Tuesday, October 05, 2010

just my imagination

when i studied mass communication, or mass comm as we liked to call it, in the mid-eighties, our one-year programme was divided into interesting segments/papers. there was film, and my unfortunate little communication with satyajit ray; and advertising, how sure i was that i was never going back to it; journalism, which gave me the chance to spend a whole morning sitting next to dharmendra, smiling in absolute adoration never asking a single question, will someone tell me why they're so abjectly mandatory for interviews. never could convince my editor that i'd contributed a lot by taking all the trouble i had over my appearance - saree, cut away sleeve blouse, eyeliner at 7 am - c'mon i'm a serious journo type gimme a break. then there was market research, fundamental concepts of communication, public relations, press, television.
yet i don't recall a single paper on communication with another universe. you know, like mars, or venus, or the star i saw twinkling bright last night.
or that other nameless space people i know and love have gone to. what do some of us like to call it? yeah, the supernatural world.
of late i get the feeling this other world is trying to message me. and not just me, many of us.
(also the medium it uses is not yet known to us. maybe someday we'll get around to exploring it. and you, my dear internet, will cease to be the coolest.)
what else was that lucid thought i had in the train on my way to work yesterday.

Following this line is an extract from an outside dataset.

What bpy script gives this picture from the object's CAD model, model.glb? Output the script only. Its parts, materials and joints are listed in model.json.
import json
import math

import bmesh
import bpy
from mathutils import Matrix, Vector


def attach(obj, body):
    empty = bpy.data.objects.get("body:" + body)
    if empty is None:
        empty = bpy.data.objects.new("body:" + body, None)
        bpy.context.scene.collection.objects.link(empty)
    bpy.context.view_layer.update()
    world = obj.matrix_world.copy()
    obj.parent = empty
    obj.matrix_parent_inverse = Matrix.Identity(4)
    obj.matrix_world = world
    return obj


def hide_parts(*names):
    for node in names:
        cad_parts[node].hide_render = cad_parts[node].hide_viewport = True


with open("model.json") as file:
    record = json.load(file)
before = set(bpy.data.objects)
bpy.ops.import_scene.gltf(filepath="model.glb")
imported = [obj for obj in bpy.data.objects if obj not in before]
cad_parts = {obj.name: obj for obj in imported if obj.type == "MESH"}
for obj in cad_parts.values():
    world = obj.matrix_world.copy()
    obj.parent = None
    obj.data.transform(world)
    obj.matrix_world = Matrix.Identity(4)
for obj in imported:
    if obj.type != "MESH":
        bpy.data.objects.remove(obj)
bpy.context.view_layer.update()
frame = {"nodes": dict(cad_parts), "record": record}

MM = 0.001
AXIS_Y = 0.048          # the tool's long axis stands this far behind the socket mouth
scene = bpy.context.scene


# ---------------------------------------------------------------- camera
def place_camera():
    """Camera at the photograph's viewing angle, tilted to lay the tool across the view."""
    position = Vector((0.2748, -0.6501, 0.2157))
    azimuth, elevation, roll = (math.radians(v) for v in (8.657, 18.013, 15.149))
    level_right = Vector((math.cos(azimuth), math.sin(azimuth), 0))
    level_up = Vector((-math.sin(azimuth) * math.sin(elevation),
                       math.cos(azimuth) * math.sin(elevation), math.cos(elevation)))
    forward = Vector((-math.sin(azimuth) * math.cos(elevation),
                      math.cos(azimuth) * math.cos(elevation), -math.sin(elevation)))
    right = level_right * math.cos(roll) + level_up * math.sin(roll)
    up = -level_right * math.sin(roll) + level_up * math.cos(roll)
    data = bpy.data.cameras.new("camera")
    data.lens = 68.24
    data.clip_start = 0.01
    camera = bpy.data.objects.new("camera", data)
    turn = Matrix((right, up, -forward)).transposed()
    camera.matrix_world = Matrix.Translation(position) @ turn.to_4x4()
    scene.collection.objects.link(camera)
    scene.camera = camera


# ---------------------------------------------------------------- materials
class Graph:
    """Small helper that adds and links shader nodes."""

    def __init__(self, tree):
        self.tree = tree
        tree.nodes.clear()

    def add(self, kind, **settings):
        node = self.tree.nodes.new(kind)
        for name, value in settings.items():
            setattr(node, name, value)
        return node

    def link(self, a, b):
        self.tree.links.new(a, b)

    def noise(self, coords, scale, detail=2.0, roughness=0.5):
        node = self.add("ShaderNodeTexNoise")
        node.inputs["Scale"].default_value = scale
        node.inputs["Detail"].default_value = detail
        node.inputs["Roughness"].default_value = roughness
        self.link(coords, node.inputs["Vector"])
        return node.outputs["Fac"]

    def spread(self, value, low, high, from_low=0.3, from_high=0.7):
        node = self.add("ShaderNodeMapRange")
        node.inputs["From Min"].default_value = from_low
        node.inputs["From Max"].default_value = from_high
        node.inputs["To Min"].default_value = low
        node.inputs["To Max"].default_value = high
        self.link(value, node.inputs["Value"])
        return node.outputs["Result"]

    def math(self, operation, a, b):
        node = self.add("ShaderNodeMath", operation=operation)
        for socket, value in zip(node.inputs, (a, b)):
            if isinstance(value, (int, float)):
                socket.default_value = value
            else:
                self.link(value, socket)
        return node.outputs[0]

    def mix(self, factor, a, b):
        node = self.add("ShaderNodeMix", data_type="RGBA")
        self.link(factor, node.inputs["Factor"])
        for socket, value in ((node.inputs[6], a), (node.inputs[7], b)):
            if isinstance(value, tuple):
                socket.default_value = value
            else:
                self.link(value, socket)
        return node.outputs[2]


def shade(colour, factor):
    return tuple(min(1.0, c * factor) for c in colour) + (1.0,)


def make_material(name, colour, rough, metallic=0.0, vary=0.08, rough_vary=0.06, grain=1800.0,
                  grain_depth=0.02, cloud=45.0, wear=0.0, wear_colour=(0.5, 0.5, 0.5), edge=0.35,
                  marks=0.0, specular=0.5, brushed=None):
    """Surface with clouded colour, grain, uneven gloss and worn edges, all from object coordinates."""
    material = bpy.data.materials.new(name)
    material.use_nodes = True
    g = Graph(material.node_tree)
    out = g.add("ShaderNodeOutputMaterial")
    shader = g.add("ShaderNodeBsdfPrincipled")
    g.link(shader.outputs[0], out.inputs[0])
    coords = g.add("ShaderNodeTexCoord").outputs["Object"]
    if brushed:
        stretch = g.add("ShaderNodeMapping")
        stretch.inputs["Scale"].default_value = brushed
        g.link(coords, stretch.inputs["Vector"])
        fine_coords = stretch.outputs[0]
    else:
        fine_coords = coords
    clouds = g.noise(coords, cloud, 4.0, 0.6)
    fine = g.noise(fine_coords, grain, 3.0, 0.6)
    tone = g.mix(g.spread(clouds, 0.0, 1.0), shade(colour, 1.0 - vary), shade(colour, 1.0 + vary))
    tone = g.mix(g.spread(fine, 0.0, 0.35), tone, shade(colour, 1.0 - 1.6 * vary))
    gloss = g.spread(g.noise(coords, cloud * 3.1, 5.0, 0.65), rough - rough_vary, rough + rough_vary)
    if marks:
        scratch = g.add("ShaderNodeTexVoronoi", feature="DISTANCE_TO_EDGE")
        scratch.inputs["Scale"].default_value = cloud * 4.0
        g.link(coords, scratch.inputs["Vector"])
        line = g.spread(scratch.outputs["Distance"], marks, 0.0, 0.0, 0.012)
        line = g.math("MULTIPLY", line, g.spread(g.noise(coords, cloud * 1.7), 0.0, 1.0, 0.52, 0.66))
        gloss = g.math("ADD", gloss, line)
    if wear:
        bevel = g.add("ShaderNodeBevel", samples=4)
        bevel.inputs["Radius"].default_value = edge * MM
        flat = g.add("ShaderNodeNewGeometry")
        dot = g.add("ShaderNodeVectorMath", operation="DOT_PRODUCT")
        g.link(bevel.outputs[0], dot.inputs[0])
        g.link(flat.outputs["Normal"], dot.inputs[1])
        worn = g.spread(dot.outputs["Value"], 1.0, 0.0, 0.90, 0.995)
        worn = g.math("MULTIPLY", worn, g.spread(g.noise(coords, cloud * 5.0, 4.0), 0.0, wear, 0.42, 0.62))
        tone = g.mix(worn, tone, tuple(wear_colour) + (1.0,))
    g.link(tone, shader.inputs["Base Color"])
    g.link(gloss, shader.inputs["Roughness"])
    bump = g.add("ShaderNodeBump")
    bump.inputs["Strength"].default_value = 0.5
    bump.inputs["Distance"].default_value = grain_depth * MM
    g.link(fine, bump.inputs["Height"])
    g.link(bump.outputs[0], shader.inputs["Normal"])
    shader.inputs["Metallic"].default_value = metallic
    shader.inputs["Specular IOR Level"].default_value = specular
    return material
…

I will hear today he is no more. He is gone.
i was sensing the words, neither hearing nor touching nor smelling or seeing them. just part of my sense, my knowledge.
a colleague of many years, exactly my age, had been diagnosed with the c word early april. the previuos week, doctors had moved him to a hospice. yeah, we all know enough to know that's last stage, or whatever label we've found for it. he and i worked together in the same department; we often disagreed, it was not unusual to find his exasperated scrawl across the job bag on my desk reminding me of deadlines (what a label we have here). i was usually late hehe. and i talked so much, that had him in a complete tizzy most times. yet, strangely, we got along. in fact, i was rather keen on making this eccentric, lottery-winning, card-playing, devoted-to-work, and generous-to-a-fault man my son-in-law. he was so very open with his wallet when my daughter was born. what's more, he was a rat, just like me.

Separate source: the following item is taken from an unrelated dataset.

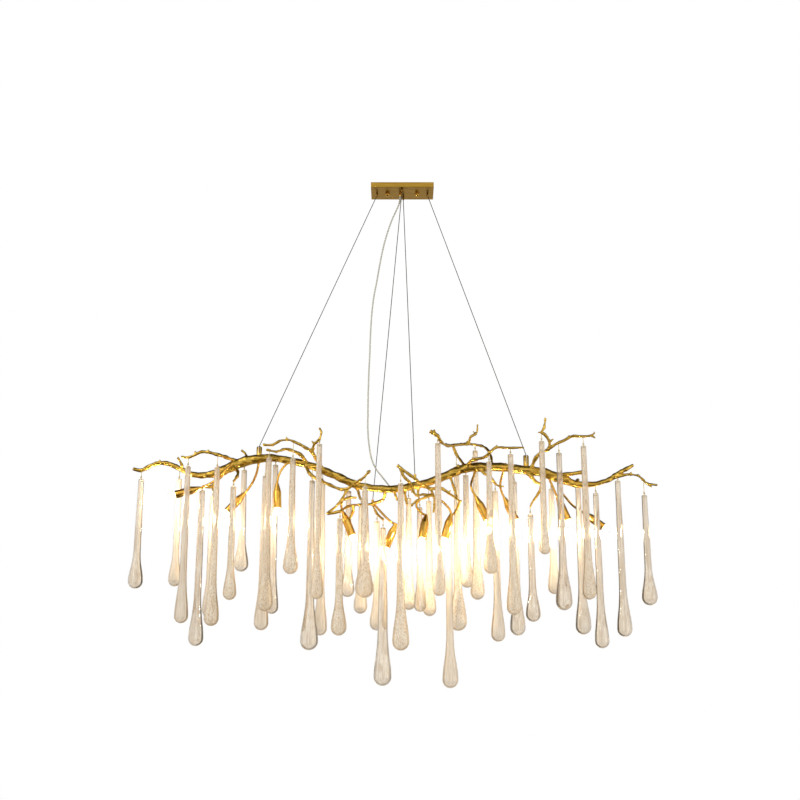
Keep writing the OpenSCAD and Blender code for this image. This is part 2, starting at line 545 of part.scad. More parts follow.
// A lamp cup: a cone that joins its arm, a straight shade and an open mouth.
module lamp_cups() {
    color(gold) for (i = [0:len(arm_routes) - 1]) lamp_at(i) rotate_extrude($fn = 48) polygon([
        [arm_d / 2 - 0.4, -2], [arm_d / 2 + 0.8, -2], [cup_d / 2, cone_l], [cup_d / 2, cone_l + cup_l],
        [cup_d / 2 - cup_wall, cone_l + cup_l], [cup_d / 2 - cup_wall, cone_l], [0, cone_l],
        [0, cone_l - cup_wall], [arm_d / 2 - 0.4, cone_l - cup_wall - 1]
    ]);
}
module lamp_at(i) {
    a = arm_routes[i];
    aim(a[len(a) - 1], arm_aims[i]) children();
}

module lamp_holders() {
    color("ivory") for (i = [0:len(arm_routes) - 1]) lamp_at(i)
        translate([0, 0, cone_l]) cylinder(h = holder_l, d = cup_d - 2 * cup_wall - 2 * holder_gap, $fn = 48);
}

// A lamp capsule stands on its holder and ends in a dome outside the cup's mouth.
module lamp_capsules() {
    base = cone_l + holder_l;
    straight = cup_l - holder_l + lamp_out - lamp_d / 2;
    color([1, 0.96, 0.85]) for (i = [0:len(arm_routes) - 1]) lamp_at(i)
        translate([0, 0, base]) rotate_extrude($fn = 48) polygon([
            [0, 0], [lamp_d / 2, 0], [lamp_d / 2, straight],
            for (a = [15:15:75]) [lamp_d / 2 * cos(a), straight + lamp_d / 2 * sin(a)],
            [0, straight + lamp_d / 2]
        ]);
}

// A hanger: a wire from the wood, a cross bar over the glass, two legs and the pin through it.
bar_rise = 4.2;
module hanger(i) {
    top = drop_top(i);
    leg_y = neck_d / 2 + loop_gap + hook_d / 2;
    bar = top + [0, 0, bar_rise];
    pin = top - [0, 0, eye];
    rod(pin - [0, leg_y, 0], pin + [0, leg_y, 0], pin_d);
    rod(bar - [0, leg_y, 0], bar + [0, leg_y, 0], pin_d);
    for (s = [-1, 1]) translate([top.x, top.y + s * leg_y, pin.z])
        cylinder(h = eye + bar_rise, d = hook_d, $fn = 32);
    translate(bar) cylinder(h = drops[i][1] * k - bar_rise, d = hook_d, $fn = 32);
}
module drop_hangers() {
    color(gold) for (i = [0:len(drops) - 1]) hanger(i);
}

// A glass drop: [radius, height] from its flat top down its stem into a bulb with a round end.
// The bulb swells out of the stem as a bell curve whose width is a share of the length.
swell_share = 0.15;
swell_start = 2.4;
bore_d = pin_d + 2 * pin_gap;
function drop_profile(l, bulb, stem) =
    let (w = l * swell_share, c = l - bulb / 2, rs = stem / 2, rb = bulb / 2, s0 = c - swell_start * w)
    [
        [0, 0], [neck_d / 2 - 1, 0], [neck_d / 2, -1.2], [neck_d / 2 + (rs - neck_d / 2) * 0.7, -s0 * 0.35], [rs, -s0],
        for (j = [1:8])
            let (s = s0 + (c - s0) * j / 9, q = (s - c) / w) [rs + (rb - rs) * exp(-q * q), -s],
        for (a = [0:12:84]) [rb * cos(a), -c - rb * sin(a)],
        [0, -l]
    ];
module glass_drop(i) {
    d = drops[i];
    top = drop_top(i);
    color(glass) difference() {
        translate(top) rotate_extrude($fn = 64) polygon(drop_profile(d[2], d[3], d[4]));
        translate(top - [0, d[4], eye]) rotate([-90, 0, 0]) cylinder(h = 2 * d[4], d = bore_d, $fn = 48);
    }
}

ceiling_bracket();
bracket_studs();
canopy_cover();
cap_nuts();
terminal_block();
wire_grips();
cord_grip();
suspension_wires();
power_cord();
wire_posts();
main_branch();
twigs();
lamp_arms();
lamp_cups();
lamp_holders();
lamp_capsules();
drop_hangers();
for (i = [0:len(drops) - 1]) glass_drop(i);
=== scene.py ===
"""Branch chandelier with blown glass drops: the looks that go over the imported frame.

Metres, in the frame of the CAD model: the origin lies on the ceiling at the middle of the canopy,
X runs to the right, Y to the back and Z up.
"""
import enum
import itertools
import logging
import math
from collections.abc import Mapping, Sequence
from dataclasses import dataclass, field

import bmesh
import bpy
import numpy as np
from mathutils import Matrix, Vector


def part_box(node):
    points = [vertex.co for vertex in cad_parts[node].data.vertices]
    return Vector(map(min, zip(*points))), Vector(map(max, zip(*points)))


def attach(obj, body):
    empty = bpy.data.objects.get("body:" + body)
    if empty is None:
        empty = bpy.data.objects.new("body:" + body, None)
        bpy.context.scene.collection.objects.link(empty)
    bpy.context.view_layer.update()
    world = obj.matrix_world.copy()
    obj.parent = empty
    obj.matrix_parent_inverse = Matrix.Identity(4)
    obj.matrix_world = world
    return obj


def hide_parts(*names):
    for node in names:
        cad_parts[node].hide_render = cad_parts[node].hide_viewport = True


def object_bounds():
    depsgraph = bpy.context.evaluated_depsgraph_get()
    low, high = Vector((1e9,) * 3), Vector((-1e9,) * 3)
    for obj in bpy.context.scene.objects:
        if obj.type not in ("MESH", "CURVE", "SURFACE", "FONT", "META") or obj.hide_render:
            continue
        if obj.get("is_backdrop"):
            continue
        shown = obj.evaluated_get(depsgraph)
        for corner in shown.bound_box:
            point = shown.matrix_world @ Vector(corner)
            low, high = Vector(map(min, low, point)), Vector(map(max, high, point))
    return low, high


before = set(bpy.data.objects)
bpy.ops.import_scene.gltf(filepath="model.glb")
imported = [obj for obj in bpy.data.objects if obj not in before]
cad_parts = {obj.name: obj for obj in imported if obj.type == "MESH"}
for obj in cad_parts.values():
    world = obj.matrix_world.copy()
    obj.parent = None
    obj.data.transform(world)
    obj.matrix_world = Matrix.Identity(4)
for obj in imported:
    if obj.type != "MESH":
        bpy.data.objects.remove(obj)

Array = np.ndarray
Colour = tuple[float, float, float, float]
log = logging.getLogger("chandelier")
MM = 0.001


# Colours, nodes and finishes.

def linear(hex_colour: str) -> Colour:
    """Turns an sRGB hex colour into linear RGBA.

    Args:
        hex_colour: a colour such as "#e3b23c".
    Returns:
        The four linear channels, alpha 1.
    """
    srgb = np.array([int(hex_colour[i:i + 2], 16) for i in (1, 3, 5)]) / 255
    channels = np.where(srgb <= 0.04045, srgb / 12.92, ((srgb + 0.055) / 1.055) ** 2.4)
    return (float(channels[0]), float(channels[1]), float(channels[2]), 1.0)


def add_node(tree: bpy.types.NodeTree, kind: str, links: Mapping[str | int, bpy.types.NodeSocket] | None = None,
             values: Mapping[str | int, object] | None = None, stops: Sequence[tuple[float, str]] = (),
             **settings: object) -> bpy.types.Node:
    """Adds one node with its settings, constants and links.

    Args:
        tree: the node tree.
        kind: the node's type name without ShaderNode before it.
        links: output sockets by the name or index of the input that they feed.
        values: constants by the name or index of their input.
        stops: (position, hex colour) pairs of a colour ramp.
        settings: the node's own attributes.
    Returns:
        The new node.
    """
    node = tree.nodes.new(f"ShaderNode{kind}")
    for key, value in settings.items():
        setattr(node, key, value)
    for key, value in (values or {}).items():
        node.inputs[key].default_value = value
    for key, source in (links or {}).items():
        tree.links.new(source, node.inputs[key])
    if stops:
        elements = node.color_ramp.elements
        while len(elements) < len(stops):
            elements.new(0.5)
        for element, (position, colour) in zip(elements, stops):
            element.position = position
            element.color = linear(colour)
    return node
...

so why on this monday morning 9.20ish was i sensing these words? i had not gone to see him in the hospital or hospice; there were many much closer to him than myself. ah, i thought, just my imagnation, let me walk into office and i'll know.
when i got in i went straight to my art director's room, she was very very close to my son-in-law. we talked about a job, we raved a bit, i turned to leave, yes everything was as usual. just my overactive imagination.

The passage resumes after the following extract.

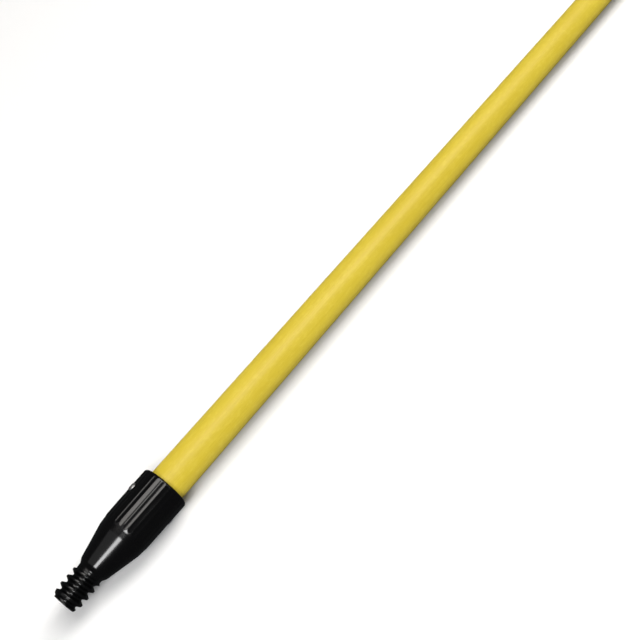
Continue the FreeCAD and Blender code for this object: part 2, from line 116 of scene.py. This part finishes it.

then she said: hey, a bit of a bad news.
at the wake, my boss (also a rat and extremely close to our fellow rat) told us how he'd suddenly woken up at 1.40 am (about the time our friend was dying), and how early morning two words drifted in and around him.
gone fishing. gone fishing.
he used to love to go fishing. sometimes the catch would be brought to office and the restaurant downstairs persuaded to steam it for us.
someone was communicating with us sure that a.m.
maybe i'll hear from there again? shall keep you posted.

ps: i went back to advertising to become the world's most unknown copywriter and my college team editor who so disapproved of my interview techniques is the big chief editor of a successful travel magazine today, we are both happily mass comming.